Fundsmith invests on behalf of individuals, wealth managers, institutions, private banks, prominent families, charities and endowments. All four of the firm’s partners invest their own money in the fund, with Smith having over £60m in it.
Investors in Fundsmith are charged 1% in management fees each year; the fund charges no performance fees, initial fees or redemption fees. The fund also eschews the higher operational costs associated with frequent dealing.
In 2014 the firm launched the Fundsmith Emerging Equities Trust, employing a similar investment strategy to the Fundsmith Equity fund, but focused on emerging markets.
Fundsmith operates two main investment vehicles: Fundsmith Equity Fund, which is an open-ended investment company (“OEIC”) and the closed-ended Fundsmith Emerging Equities Trust, which is an investment trust listed on the main market of the London Stock Exchange.
Fundsmith also operates a Luxembourg SICAV, which is a feeder fund which only holds units in the OEIC; and a Delaware L.P. (Fundsmith Equity Fund L.P.) which follows the same strategy but is available to US tax payers who need a Schedule K-1 Form for the Internal Revenue Service.
Investing on a global basis, the Fund invests in businesses that can sustain a high return on capital employed; whose advantages are difficult to replicate and largely impervious to technological change; and where growth is generated through re-invested cash flows.
Fundsmith states it will hold 20-30 companies in its portfolio at any time; Smith has said that there are no more than 70 stocks in the world that match Fundsmith's investment criteria; their history typically spans several decades and multiple economic cycles.
Fundsmith invests in companies with large market capitalisations with shares that can be easily traded, to maintain liquidity for investors.
To June 2016, the fund had returned 149% since inception in November 2010, achieving an annualised growth rate of 17.7%; over the same period the fund outperformed growth in the MCSI World Index of Equities (69.3%) and UK bonds (29.3%).
FEET uses the same investment strategy as the Fundsmith Equity Fund, but with one added dimension: the companies invested in by FEET will have the majority of their operations in, or revenue derived from, developing economies.
FEET was set up as a closed-ended trust due to the illiquid nature of emerging markets.
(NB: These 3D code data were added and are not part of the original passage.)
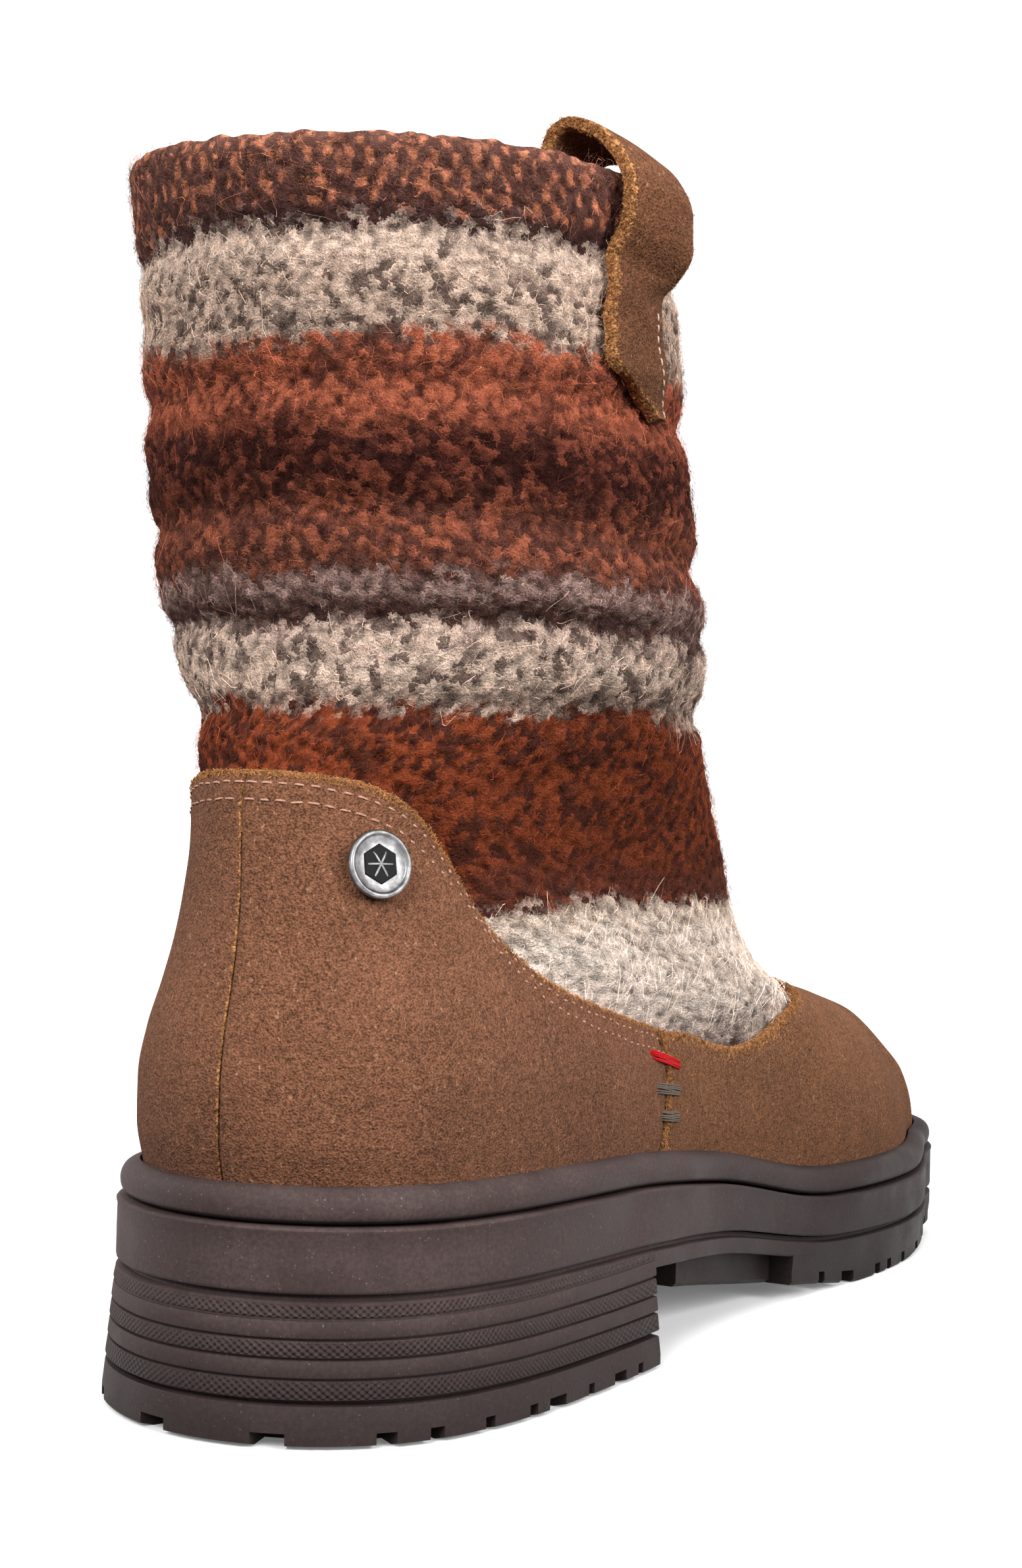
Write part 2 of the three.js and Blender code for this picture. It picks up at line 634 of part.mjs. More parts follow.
// The knit's outer face at a height on the medial side.
function shaftX(y, z) {
  const v = crossing((t) => sectionCurves.backZ(t) - z, 10, topV);
  const share = (y - sectionCurves.backY(v)) / (sectionCurves.frontY(v) - sectionCurves.backY(v));
  const u = Math.acos(1 - 2 * clamp01(share)) / Math.PI / 2;
  return skin(u, v, knitOut(u, v)).x;
}

function pullLoopGeometry() {
  const outs = curve(loopPath.map((row, i) => [i, row.out]));
  const heights = curve(loopPath.map((row, i) => [i, row.z]));
  const middle = (t, side) => {
    const z = heights(t);
    const free = smooth((z - 190) / 8);
    const low = smooth((loopTip.fromZ - z) / (loopTip.fromZ - loopTip.toZ)) * (t < 4 ? 1 : 0);
    const lean = t < 8 ? loop.farLean * smooth((190 - z) / 20) : 0;
    const y = lerp(lerp(loop.nearY, loopTip.lowY, low), loop.farY + lean, side);
    const over = t < 10 ? smooth((10 - t) / 3) : 0;
    const x = shaftX(y, Math.min(z, loop.refZ)) + outs(t) + over * free * loop.farOut * side;
    return new THREE.Vector3(x, y, z - free * loop.farDrop * side);
  };
  const rows = 34;
  const last = loopPath.length - 1;
  const face = (depth) =>
    Array.from({ length: rows }, (_, i) =>
      [0, 1 / 3, 2 / 3, 1].map((side) => {
        const t = (last * i) / (rows - 1);
        const p = middle(t, side);
        const ahead = middle(Math.min(last, t + 0.05), side);
        const along = ahead.sub(middle(Math.max(0, t - 0.05), side)).normalize();
        const out = new THREE.Vector3(0, 1, 0).cross(along).normalize();
        return p.addScaledVector(out, -depth);
      }),
    );
  return patchGeometry(face(0), face(loop.thick));
}

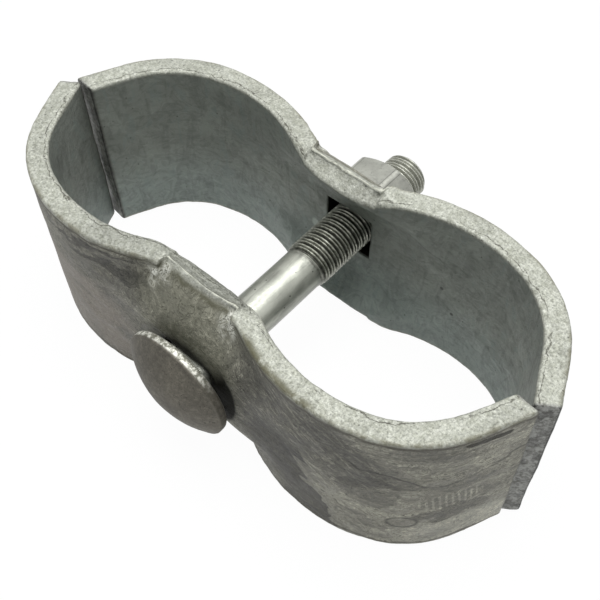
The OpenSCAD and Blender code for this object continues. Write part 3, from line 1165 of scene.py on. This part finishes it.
def zinc_nut(name):
    """Light fine-grained zinc, darker in the thread."""
    n = Nodes(name)
    large = n.noise(4, detail=5, distortion=0.5, shift=31)
    grain = n.noise(0.7, detail=5, roughness=0.7, shift=33)
    round_corner = n.attribute("corner")
    colour = n.shades(
        tone(154, 155, 147),
        (n.ramp(large, 0.35, 0.65), 1.13),
        (n.ramp(grain, 0.5, 0.70), 0.86),
        (n.spots(1.6, 0.15, 5.0), 0.78),
        # A painted highlight along the nut's corners, edged by painted dark lines
        (n.ridge(round_corner, 0.4, 0.4), 0.76),
        (n.ramp(round_corner, 0.7, 1.0), 1.10),
    )
    colour = n.mix(n.attribute("bore"), colour, tone(96, 97, 90))
    return n.surface(n.add(
        "ShaderNodeBsdfPrincipled",
        Base_Color=colour,
        Metallic=0.35,
        Roughness=0.5,
        Normal=n.bump(grain, 0.4, 0.14),
    ))


# Stage, light and camera

def white_floor():
    """A pale floor that the camera sees as white, with the object's soft shadow left on it."""
    side = 3.0
    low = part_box("rear_saddle")[0][2] - ZINC_LUMPS * MM
    corners = [(-side, -side, low), (side, -side, low), (side, side, low), (-side, side, low)]
    mesh = bpy.data.meshes.new("floor")
    mesh.from_pydata(corners, [], [(0, 1, 2, 3)])
    n = Nodes("pale_floor")
    mix = n.add("ShaderNodeMixShader", Fac=seen_directly(n, 0.93))
    matt = n.add("ShaderNodeBsdfDiffuse", Color=(0.62, 0.62, 0.62, 1))
    glow = n.add("ShaderNodeEmission", Strength=1.04)
    n.give(mix.inputs[1], matt.outputs[0])
    n.give(mix.inputs[2], glow.outputs[0])
    mesh.materials.append(n.surface(mix))
    placed("floor", mesh)


def seen_directly(n, share):
    """A factor of share for what the camera, a reflection or glass sees, and 0 for other light."""
    path = n.add("ShaderNodeLightPath").outputs
    seen = [path[f"Is {ray} Ray"] for ray in ("Camera", "Glossy", "Transmission")]
    return n.times(n.joined("MAXIMUM", seen), share)


def soft_world():
    """White where the camera looks, a plain grey fill for the rest."""
    n = Nodes("studio", world=True)
    fill = n.mix(seen_directly(n, 1.0), (0.28, 0.285, 0.29, 1), (1, 1, 1, 1))
    bpy.context.scene.world = n.surface(n.add("ShaderNodeBackground", Color=fill), "World")


def soft_light(place, size, watts):
    """A round lamp above the clamp that looks at its middle."""
    data = bpy.data.lights.new("top", "AREA")
    data.shape = "DISK"
    data.size = size
    data.energy = watts
    lamp = placed("top", data)
    lamp.location = place
    lamp.rotation_euler = (-Vector(place)).to_track_quat("-Z", "Y").to_euler()


def camera():
    data = bpy.data.cameras.new("camera")
    data.lens = CAMERA_LENS
    data.sensor_width = 36.0
    data.clip_start = 0.005
    turn = Euler([math.radians(a) for a in CAMERA_TURN], "XYZ").to_matrix().to_4x4()
    obj = placed("camera", data)
    obj.matrix_world = Matrix.Translation(CAMERA_PLACE) @ turn
    bpy.context.scene.camera = obj


def dress(obj, body, node, material):
    """Puts a piece on its body in place of a solid, with its material."""
    obj.data.materials.append(material)
    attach(obj, body)
    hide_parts(node)


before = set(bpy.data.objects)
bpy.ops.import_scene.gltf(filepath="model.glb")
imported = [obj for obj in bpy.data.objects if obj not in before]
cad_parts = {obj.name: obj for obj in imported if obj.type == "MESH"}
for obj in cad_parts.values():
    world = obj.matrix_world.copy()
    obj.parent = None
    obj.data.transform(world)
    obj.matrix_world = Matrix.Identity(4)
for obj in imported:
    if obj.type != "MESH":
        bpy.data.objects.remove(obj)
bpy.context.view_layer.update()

camera()
white_floor()
soft_world()
soft_light((0.0, 0.06, 0.55), 0.45, 2.6)

dress(saddle("front_saddle_skin", 3, True), "front", "front_saddle",
      zinc_strap("zinc_front_saddle", tone(108, 107, 98), tone(134, 138, 131), 0.0, True))
dress(saddle("rear_saddle_skin", 5, False), "rear", "rear_saddle",
      zinc_strap("zinc_rear_saddle", tone(108, 107, 98), tone(134, 139, 131), 9.0, False))
dress(carriage_bolt("carriage_bolt_skin"), "front", "carriage_bolt",
      zinc_bolt("zinc_bolt"))
dress(hex_nut("hex_nut_skin"), "nut", "hex_nut", zinc_nut("zinc_nut"))

bpy.context.scene.view_settings.view_transform = "Standard"
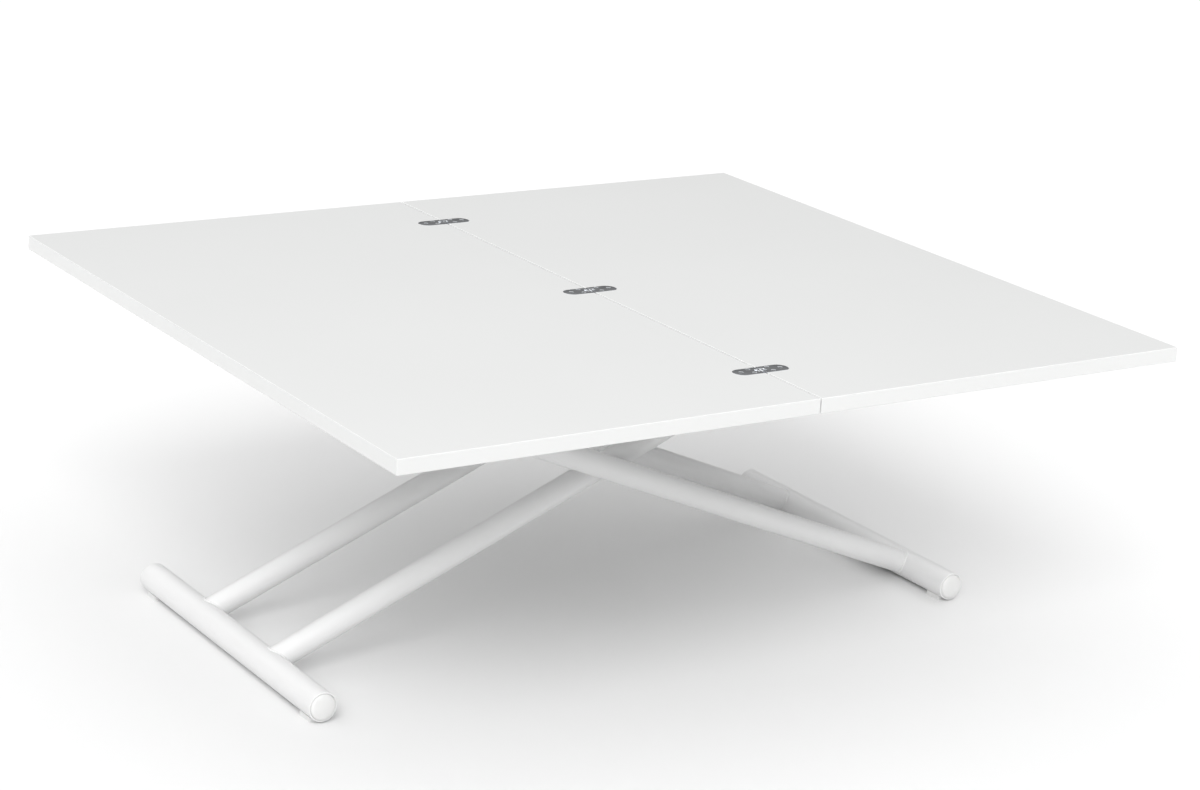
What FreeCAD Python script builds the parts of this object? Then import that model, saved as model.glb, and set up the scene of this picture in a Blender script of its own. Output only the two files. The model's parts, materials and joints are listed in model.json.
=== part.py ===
"""Lift-top coffee table: two lacquered leaves on a scissor base of white steel tube.

Frame: X runs across the seam between the leaves, Y runs along the seam, Z is up.
The origin is on the floor under the middle of the opened top.  All lengths are in
millimetres and all angles in degrees.  The table is drawn lowered and opened out.

The inner pair of legs rises from the left foot bar to a fixed hinge on the sub-frame.
The outer pair rises from the right foot bar to two blocks that slide in the rails.
"""
import FreeCAD, Part
import math
import os
from FreeCAD import Vector

# --- top ---------------------------------------------------------------------------
TOP_LENGTH = 1140.0         # X, both leaves opened out
TOP_WIDTH = 1000.0          # Y, along the seam
TOP_HEIGHT = 425.0          # Z of the top surface when lowered
LEAF_THICKNESS = 19.0
LEAF_EDGE_ROUND = 1.0
SEAM_GAP = 1.8

# --- scissor base ------------------------------------------------------------------
LEG_ANGLE = 22.2            # legs above the floor when lowered
LIFT_ANGLE = 23.3           # how much steeper the legs stand when raised
BASE_CENTRE_X = -19.0
FOOT_SPAN = 968.0           # between the two foot bar axes
FOOT_AXIS_Z = 21.0
UPPER_PIVOT_Z = 385.0
FOOT_RADIUS = 19.0
FOOT_WALL = 2.0
FOOT_HALF_LENGTH = 236.0
LEG_RADIUS = 16.0
LEG_WALL = 1.5
INNER_LEG_Y = 90.0
OUTER_LEG_Y = 137.0
END_TUBE_RADIUS = 16.5      # cross tubes at the upper ends of the legs
END_TUBE_WALL = 2.0
RUNNING = 0.05              # radial clearance of a shaft in its bore
GAP = 0.3                   # clearance between faces that pass each other

# --- sub-frame ---------------------------------------------------------------------
RAIL_INNER_Y = 158.0
RAIL_OUTER_Y = 185.0
RAIL_HALF_HEIGHT = 15.5
RAIL_WALL = 2.5
RAIL_LEFT_X = -472.0
RAIL_RIGHT_X = 436.0
BEAM_WIDTH = 24.0
BEAM_HALF_HEIGHT = 14.0
BEAM_WALL = 2.0

# --- flap hinges let into the top surface ------------------------------------------
HINGE_Y = (-378.0, 0.0, 378.0)
HINGE_REACH = 39.5          # from the seam to the rounded end of a plate
HINGE_HALF_WIDTH = 12.5
HINGE_THICKNESS = 5.0
HINGE_PIN_OFFSET = 2.5      # each pin from the seam
HINGE_PIN_DEPTH = 2.2       # each pin below the top surface
HINGE_PIN_RADIUS = 0.9
HINGE_PIN_HALF_LENGTH = 9.5
LINK_RADIUS = 2.1
LINK_HALF_WIDTH = 3.7
LINK_DRAW = 2 * HINGE_PIN_OFFSET * (math.sqrt(2) - 1)  # travel of the folding pin along the link
SLOT_HALF_WIDTH = 4.0
SLOT_REACH = 7.3            # of a link's slot from the seam
LINK_POCKET_DEPTH = 6.9     # of the board under a link, below the top surface

# --- swivel of the top on the sub-frame --------------------------------------------
SWIVEL_X = -152.0
SWIVEL_Y = 133.0
SWIVEL_STUD_RADIUS = 6.0
SWIVEL_BUSH_RADIUS = 9.0
SWIVEL_PLATE_HALF = 60.0
SWIVEL_PLATE_THICKNESS = 3.0
STOP_RADIUS = 38.0          # of the stop pin about the swivel
STOP_PIN_RADIUS = 3.0

# --- gas spring and its release ----------------------------------------------------
SPRING_ARM = 170.0          # from the fixed hinge to each end of the gas spring
SPRING_UPPER_ANGLE = 187.8  # upper end, about the fixed hinge
SPRING_LOWER_ANGLE = 243.8  # lower end when the table is lowered
CYLINDER_RADIUS = 11.0
CYLINDER_BORE = 9.5
ROD_RADIUS = 4.0
SPRING_PIN_RADIUS = 4.0
EAR_INNER_Y = 12.0
EAR_OUTER_Y = 17.0
VALVE_TIP = 22.0            # release pin's tip from the upper end's axis
FINGER_REACH = 24.0         # from the lever shaft to the release pin
LEVER_SHAFT_RADIUS = 5.0

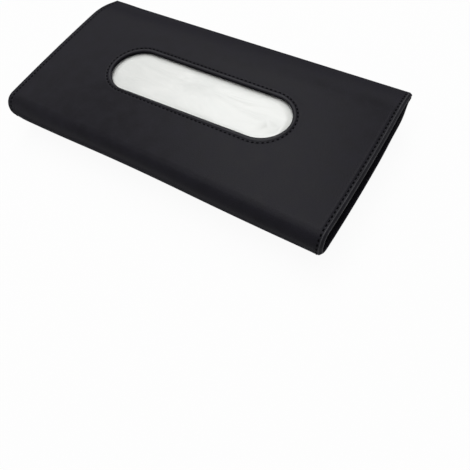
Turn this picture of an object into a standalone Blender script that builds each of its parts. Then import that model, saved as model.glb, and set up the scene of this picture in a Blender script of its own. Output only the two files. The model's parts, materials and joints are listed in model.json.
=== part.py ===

At launch, Smith said FEET’s portfolio will comprise 45-55 investments and about 20% of its investible universe are quoted subsidiaries, associates or franchisees of multinational companies that are also in Fundsmith Equity Fund's investable universe.
FEET invests in companies that have the majority of their operations in, or revenue derived from, developing economies, and which provide direct exposure to the rise of the consumer classes in those countries. Over half the fund is invested in Asia, mainly India; Smith is broadly sceptical of investing in China.
Smith has argued that "...one of the most reliable trends we have seen in the past 20 years is the rise of a consumer class in the emerging world. As they go through $7,000 per capita income, they start to want some sauce on their food to make it taste better. They need some convenience, even if it is just instant noodles”.
From its inception to March 2016, the Trust’s net asset value had fallen 4% and its share price has fallen 2%. Smith expects FEET to eventually outperform the Equity Fund, arguing that the end of the Fed’s quantitative easing and weakness in the Chinese economy are an attractive entry point for long-term investors.
Fundsmith is headquartered in the West End of London. The firm employs 16 people and has four owner-partners. Smith serves as CEO and CIO, and makes investment decisions along with Fundsmith’s Head of Research Julian Robins, with whom he first worked 30 years ago.
Terence "Terry" Smith, MNZM is a former chief executive of Collins Stewart and Tullett Prebon. A frequent media commentator on financial issues, Smith has blogged extensively on investment and political topics, and is a columnist for the Financial Times.
Smith first rose to prominence after the 1992 publication of his book Accounting for Growth, which exposed the misleading accounting practices adopted by bankrupt (but apparently successful) firms in the 90s. Smith was fired by his employer for refusing to withdraw the book; it went on to be one of the UK’s bestselling non-fiction titles, at one stage outselling Stephen Hawking’s A Brief History of Time and topping the non-fiction charts.